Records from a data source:
+++++

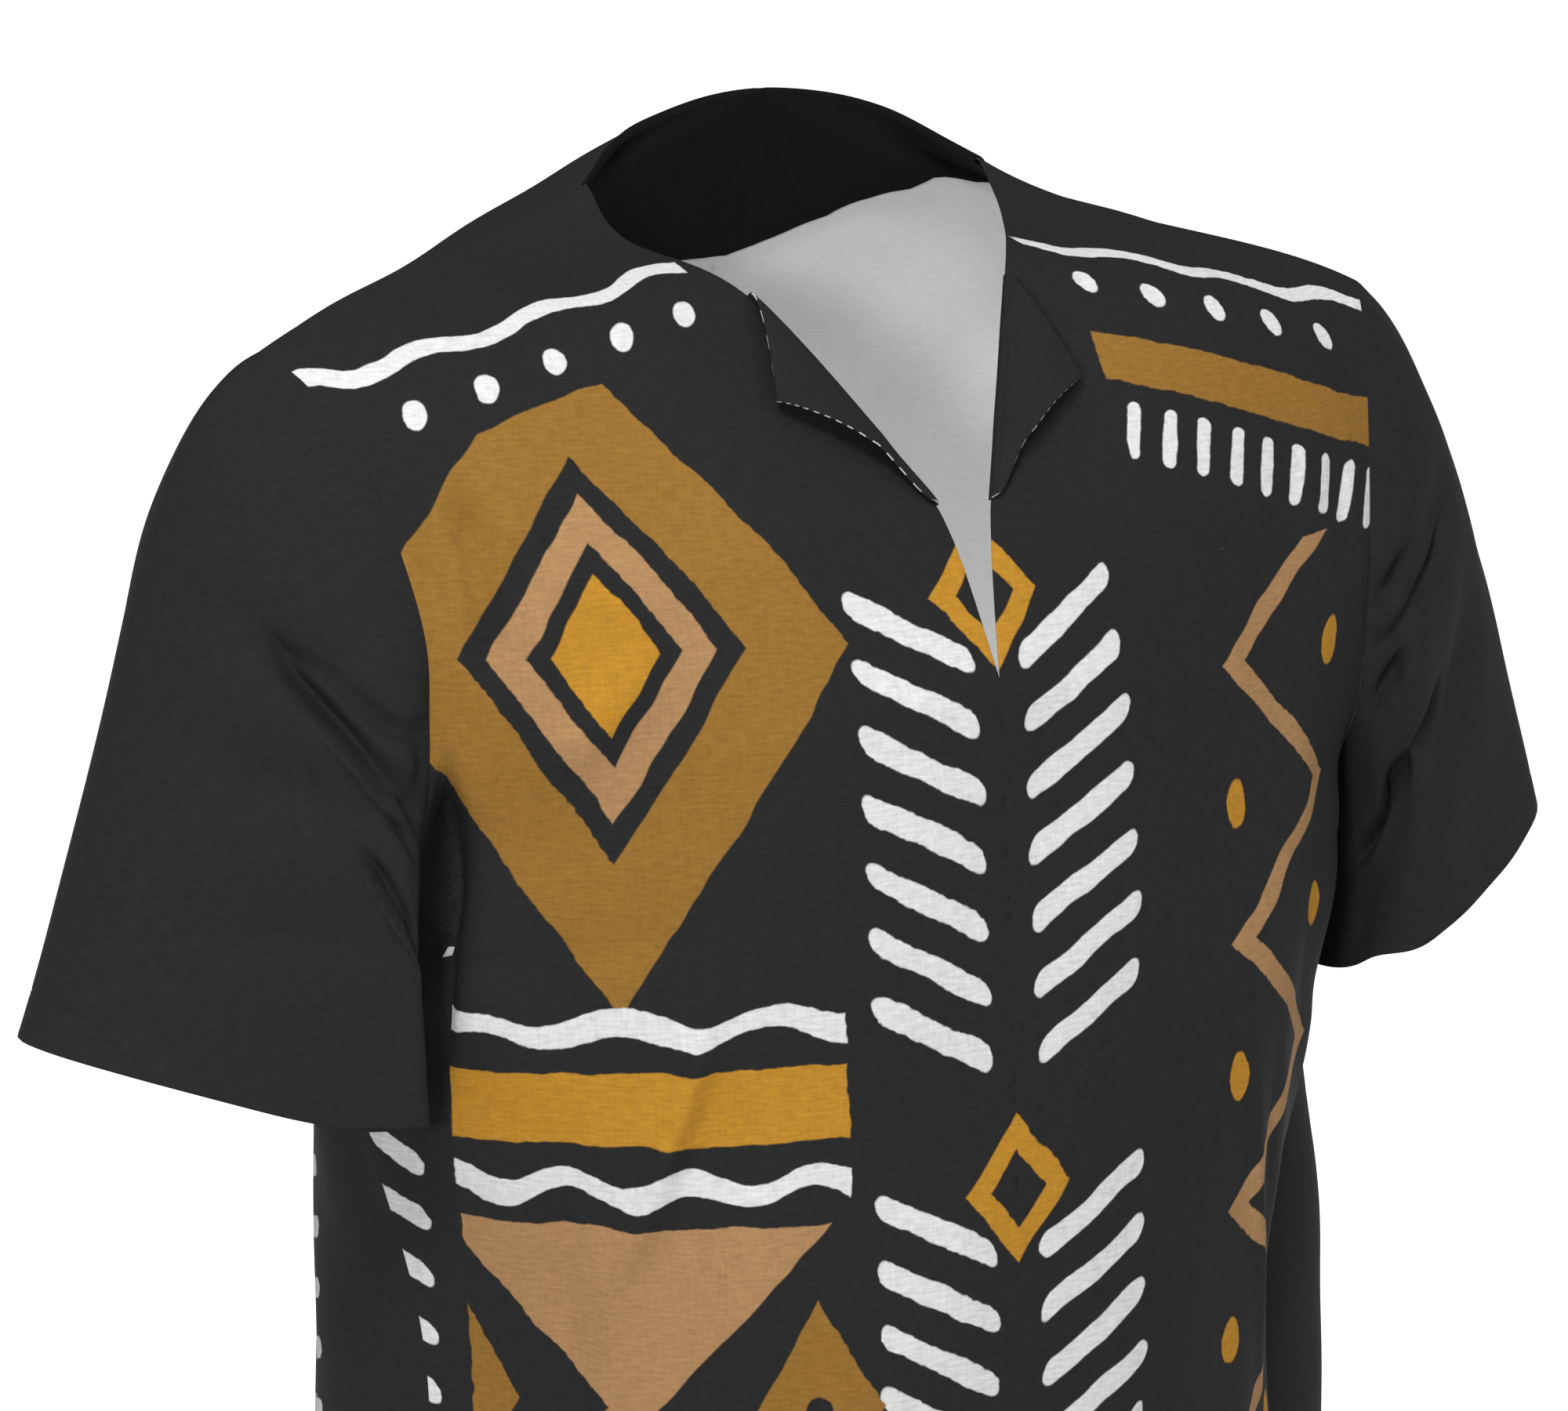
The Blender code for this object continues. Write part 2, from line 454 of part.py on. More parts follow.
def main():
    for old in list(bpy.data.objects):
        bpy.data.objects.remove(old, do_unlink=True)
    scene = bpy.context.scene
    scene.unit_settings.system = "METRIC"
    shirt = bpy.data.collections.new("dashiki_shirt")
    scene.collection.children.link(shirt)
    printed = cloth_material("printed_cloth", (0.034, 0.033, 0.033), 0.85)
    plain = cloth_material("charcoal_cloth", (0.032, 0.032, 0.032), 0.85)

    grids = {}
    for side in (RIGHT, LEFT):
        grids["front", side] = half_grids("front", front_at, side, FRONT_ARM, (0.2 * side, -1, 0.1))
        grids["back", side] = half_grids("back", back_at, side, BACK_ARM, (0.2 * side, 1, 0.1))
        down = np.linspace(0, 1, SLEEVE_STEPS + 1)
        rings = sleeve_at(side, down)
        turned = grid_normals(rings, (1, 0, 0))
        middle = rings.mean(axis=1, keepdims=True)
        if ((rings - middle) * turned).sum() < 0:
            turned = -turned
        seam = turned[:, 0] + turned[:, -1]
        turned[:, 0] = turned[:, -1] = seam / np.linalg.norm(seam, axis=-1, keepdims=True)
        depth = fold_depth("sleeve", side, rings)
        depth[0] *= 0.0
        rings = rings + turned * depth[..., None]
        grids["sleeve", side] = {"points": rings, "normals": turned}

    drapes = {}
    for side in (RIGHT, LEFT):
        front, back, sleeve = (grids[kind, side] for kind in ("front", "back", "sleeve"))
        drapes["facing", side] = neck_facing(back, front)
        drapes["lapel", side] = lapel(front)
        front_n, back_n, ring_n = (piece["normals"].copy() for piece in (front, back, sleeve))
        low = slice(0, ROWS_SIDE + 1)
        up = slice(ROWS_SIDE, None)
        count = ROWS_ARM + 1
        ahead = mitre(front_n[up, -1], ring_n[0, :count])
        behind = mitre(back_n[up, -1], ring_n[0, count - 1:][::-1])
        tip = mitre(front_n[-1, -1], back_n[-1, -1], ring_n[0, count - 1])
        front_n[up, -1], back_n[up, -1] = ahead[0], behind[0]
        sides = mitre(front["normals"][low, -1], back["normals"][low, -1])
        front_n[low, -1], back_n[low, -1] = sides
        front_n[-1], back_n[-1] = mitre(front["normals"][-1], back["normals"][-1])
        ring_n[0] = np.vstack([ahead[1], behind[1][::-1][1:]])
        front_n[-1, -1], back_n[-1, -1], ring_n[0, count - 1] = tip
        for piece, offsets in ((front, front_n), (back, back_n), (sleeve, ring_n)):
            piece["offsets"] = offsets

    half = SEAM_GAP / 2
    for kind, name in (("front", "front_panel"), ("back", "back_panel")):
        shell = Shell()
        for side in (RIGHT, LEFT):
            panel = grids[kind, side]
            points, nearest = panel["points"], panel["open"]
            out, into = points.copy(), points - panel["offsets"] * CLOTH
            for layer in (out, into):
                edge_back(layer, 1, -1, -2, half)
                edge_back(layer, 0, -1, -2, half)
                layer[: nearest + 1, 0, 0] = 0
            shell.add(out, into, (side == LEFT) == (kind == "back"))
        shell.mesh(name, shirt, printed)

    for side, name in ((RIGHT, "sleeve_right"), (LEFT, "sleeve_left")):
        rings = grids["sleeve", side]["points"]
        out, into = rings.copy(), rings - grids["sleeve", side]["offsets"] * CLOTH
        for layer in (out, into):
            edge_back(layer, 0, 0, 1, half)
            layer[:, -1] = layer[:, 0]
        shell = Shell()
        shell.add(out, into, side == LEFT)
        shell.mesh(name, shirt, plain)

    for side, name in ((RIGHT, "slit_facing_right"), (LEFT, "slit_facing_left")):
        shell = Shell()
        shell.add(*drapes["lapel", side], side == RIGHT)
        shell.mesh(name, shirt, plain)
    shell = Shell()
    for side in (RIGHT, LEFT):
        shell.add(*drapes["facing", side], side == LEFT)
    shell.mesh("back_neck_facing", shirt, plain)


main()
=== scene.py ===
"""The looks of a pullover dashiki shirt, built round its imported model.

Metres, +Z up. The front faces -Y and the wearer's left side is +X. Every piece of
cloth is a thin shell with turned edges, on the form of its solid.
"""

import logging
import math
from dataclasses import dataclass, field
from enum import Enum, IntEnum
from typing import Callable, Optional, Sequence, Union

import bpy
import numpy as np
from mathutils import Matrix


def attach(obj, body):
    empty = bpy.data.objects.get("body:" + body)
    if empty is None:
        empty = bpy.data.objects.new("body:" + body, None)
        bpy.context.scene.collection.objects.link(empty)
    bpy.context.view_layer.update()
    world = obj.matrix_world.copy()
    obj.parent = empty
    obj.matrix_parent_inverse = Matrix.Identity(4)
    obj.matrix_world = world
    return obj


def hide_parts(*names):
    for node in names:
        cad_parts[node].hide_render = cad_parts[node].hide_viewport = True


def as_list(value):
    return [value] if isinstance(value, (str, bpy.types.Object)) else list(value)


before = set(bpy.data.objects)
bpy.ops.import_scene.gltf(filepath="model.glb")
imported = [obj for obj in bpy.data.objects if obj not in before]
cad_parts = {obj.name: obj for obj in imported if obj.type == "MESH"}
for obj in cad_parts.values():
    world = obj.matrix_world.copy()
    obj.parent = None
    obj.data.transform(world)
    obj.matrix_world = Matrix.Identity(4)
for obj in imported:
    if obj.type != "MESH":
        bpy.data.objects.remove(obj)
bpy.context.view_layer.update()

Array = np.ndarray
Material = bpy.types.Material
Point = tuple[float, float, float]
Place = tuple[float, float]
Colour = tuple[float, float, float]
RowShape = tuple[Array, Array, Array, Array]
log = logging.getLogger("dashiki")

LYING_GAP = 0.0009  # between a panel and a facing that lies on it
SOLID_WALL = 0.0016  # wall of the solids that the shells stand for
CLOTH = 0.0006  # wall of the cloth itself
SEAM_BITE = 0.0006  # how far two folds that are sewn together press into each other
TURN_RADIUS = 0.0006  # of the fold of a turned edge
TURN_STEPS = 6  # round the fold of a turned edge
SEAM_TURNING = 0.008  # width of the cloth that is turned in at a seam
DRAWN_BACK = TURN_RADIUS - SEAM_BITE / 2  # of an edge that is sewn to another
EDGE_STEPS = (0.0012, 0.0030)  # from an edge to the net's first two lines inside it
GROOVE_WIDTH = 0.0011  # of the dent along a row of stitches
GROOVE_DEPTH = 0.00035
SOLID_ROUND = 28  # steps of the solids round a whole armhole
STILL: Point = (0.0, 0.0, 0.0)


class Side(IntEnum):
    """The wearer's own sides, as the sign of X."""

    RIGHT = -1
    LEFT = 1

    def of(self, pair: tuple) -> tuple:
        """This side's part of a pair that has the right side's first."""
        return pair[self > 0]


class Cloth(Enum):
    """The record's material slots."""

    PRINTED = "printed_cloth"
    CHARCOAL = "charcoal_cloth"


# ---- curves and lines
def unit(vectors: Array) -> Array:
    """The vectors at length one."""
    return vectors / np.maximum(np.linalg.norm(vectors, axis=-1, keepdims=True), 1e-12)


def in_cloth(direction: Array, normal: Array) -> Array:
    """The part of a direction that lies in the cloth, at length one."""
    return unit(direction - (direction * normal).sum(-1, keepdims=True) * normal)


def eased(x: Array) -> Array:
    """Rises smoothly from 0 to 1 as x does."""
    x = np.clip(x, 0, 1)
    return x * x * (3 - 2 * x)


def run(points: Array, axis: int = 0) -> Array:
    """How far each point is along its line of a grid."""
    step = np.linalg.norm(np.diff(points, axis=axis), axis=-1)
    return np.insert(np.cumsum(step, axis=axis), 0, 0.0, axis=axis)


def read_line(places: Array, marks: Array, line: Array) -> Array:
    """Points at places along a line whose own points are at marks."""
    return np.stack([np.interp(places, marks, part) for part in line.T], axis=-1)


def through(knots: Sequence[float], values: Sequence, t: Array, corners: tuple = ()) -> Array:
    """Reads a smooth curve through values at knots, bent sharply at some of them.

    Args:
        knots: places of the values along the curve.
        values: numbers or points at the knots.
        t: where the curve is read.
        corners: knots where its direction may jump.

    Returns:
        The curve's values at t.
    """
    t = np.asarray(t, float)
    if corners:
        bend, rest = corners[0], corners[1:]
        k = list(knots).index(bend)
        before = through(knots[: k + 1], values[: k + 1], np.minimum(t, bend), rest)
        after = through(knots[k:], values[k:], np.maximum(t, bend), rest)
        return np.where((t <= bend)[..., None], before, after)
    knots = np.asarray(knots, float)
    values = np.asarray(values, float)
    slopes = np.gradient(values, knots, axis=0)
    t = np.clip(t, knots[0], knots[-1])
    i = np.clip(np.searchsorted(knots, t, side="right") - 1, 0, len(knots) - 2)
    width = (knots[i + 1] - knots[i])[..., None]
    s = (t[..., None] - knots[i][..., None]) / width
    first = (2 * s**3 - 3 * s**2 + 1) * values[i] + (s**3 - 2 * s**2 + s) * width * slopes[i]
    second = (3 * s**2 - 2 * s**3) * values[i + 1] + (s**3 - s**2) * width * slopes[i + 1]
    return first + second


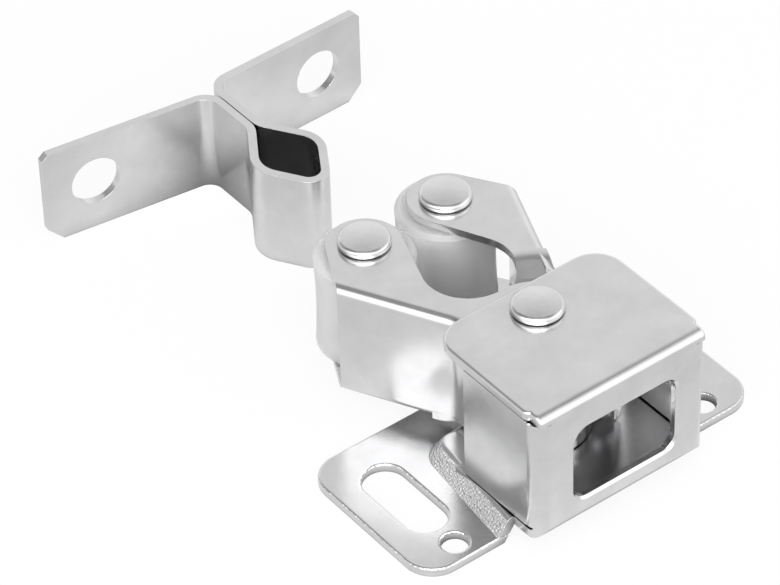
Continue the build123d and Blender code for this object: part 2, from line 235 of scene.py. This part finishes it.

+++++

*Prompt*
Going through the lines above one by one, tally those with the word "names" and give only the total.

*Task response*
2